MATERIAL SHOWN

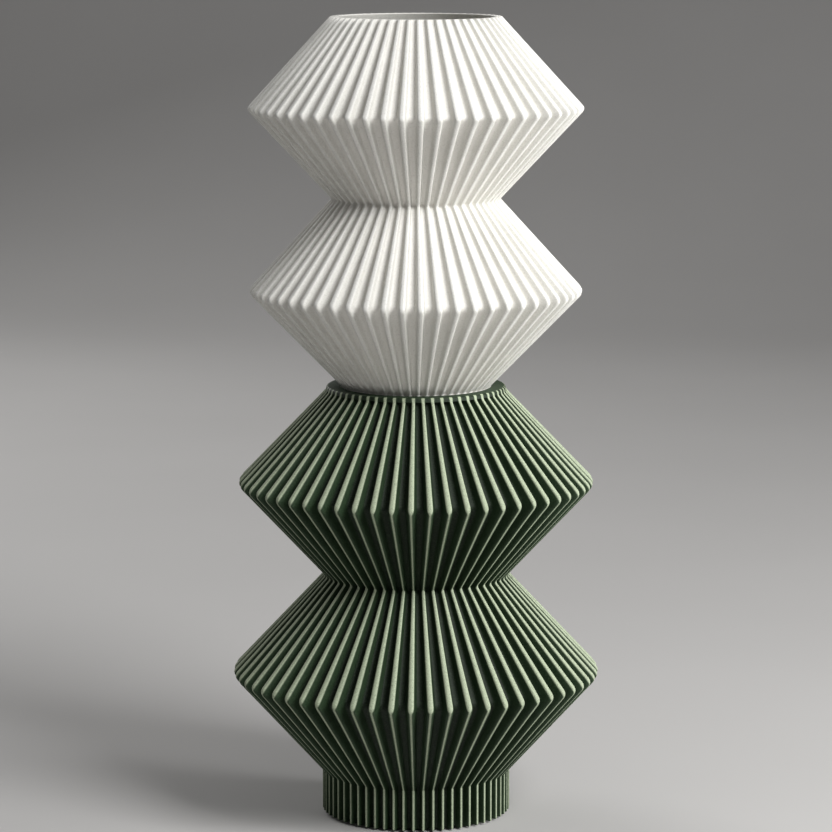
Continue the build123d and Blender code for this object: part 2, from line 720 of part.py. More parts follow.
==
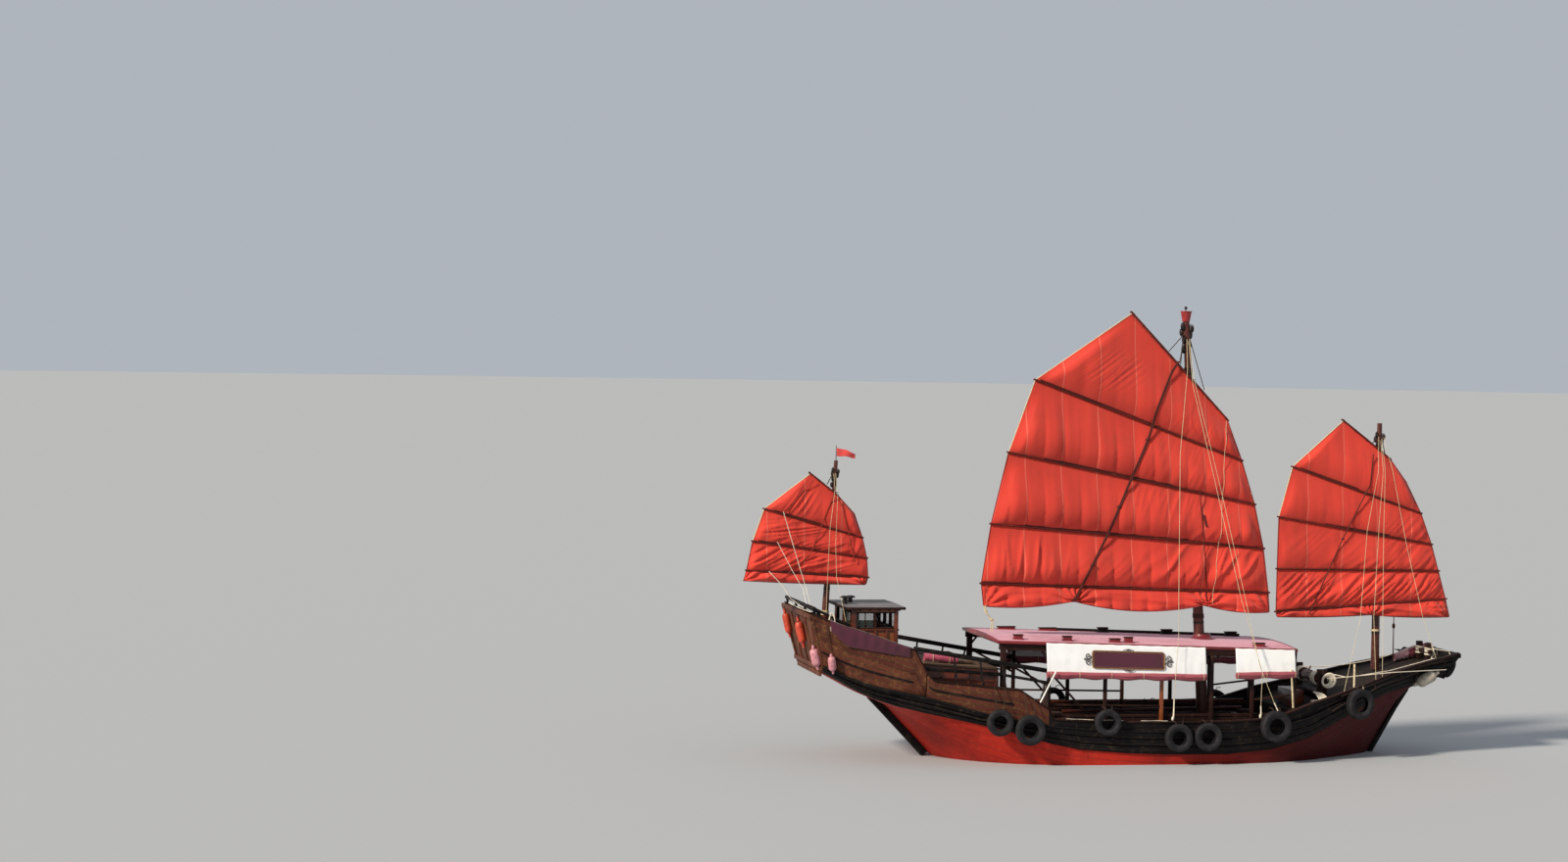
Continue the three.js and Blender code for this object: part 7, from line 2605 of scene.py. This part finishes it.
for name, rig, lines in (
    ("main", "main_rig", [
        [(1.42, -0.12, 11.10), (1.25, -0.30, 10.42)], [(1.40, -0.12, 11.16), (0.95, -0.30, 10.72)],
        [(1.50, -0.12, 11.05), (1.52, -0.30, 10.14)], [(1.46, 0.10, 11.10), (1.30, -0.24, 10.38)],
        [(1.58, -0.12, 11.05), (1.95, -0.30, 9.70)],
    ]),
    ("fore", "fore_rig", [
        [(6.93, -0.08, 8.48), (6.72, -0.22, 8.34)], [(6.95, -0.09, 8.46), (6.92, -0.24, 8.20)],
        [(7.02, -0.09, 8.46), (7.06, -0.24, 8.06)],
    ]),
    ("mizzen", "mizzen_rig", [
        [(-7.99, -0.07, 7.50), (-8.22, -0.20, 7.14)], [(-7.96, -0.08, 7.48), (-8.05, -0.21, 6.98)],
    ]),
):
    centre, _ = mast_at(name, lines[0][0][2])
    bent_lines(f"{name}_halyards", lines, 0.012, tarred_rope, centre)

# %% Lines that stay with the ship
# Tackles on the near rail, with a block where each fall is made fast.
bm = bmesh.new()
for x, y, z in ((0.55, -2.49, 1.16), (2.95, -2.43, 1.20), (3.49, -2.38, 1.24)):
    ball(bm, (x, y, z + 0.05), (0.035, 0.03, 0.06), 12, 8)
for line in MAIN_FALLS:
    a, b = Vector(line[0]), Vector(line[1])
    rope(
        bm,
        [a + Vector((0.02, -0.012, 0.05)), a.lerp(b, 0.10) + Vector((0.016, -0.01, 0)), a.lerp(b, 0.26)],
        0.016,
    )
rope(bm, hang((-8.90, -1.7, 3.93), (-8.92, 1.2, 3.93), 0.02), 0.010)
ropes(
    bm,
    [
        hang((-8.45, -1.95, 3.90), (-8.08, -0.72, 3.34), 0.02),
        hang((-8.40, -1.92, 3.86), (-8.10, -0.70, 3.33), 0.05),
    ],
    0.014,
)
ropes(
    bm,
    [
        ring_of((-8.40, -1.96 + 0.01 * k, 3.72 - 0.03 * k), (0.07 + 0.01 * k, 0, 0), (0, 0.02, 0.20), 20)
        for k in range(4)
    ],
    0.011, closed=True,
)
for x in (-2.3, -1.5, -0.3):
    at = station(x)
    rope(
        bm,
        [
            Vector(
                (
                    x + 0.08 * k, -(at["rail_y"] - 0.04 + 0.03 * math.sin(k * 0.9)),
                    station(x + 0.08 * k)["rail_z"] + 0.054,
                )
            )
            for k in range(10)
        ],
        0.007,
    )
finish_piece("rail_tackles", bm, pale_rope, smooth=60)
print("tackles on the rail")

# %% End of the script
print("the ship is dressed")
...
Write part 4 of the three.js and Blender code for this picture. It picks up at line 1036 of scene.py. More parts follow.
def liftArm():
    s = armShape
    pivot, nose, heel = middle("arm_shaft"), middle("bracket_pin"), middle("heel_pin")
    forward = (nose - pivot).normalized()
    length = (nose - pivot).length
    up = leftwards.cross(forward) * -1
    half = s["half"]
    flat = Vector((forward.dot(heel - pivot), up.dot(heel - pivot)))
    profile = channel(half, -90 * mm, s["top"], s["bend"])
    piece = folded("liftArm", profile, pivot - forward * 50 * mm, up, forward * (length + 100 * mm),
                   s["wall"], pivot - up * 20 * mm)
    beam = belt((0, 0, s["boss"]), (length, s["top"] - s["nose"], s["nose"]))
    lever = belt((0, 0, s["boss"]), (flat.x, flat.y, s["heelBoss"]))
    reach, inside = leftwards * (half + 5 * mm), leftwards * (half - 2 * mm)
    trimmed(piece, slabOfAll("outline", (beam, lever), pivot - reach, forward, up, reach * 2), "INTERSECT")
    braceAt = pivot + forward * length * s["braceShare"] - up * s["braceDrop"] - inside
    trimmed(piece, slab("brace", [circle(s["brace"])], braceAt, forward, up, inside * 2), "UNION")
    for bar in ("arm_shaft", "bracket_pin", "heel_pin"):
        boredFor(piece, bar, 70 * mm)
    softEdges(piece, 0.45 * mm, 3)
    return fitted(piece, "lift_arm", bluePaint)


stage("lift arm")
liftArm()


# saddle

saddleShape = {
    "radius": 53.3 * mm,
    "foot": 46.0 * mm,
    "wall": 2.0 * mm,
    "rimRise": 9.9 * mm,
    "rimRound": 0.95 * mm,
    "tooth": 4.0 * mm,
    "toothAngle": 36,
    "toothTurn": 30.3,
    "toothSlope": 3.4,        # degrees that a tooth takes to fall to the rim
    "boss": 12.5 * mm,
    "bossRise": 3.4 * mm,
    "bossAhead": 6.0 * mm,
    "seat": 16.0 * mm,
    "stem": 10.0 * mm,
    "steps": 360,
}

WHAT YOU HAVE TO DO
Show every line of the listing in which the string "follow" can be found.

FULL ANSWER
Continue the build123d and Blender code for this object: part 2, from line 720 of part.py. More parts follow.
Write part 4 of the three.js and Blender code for this picture. It picks up at line 1036 of scene.py. More parts follow.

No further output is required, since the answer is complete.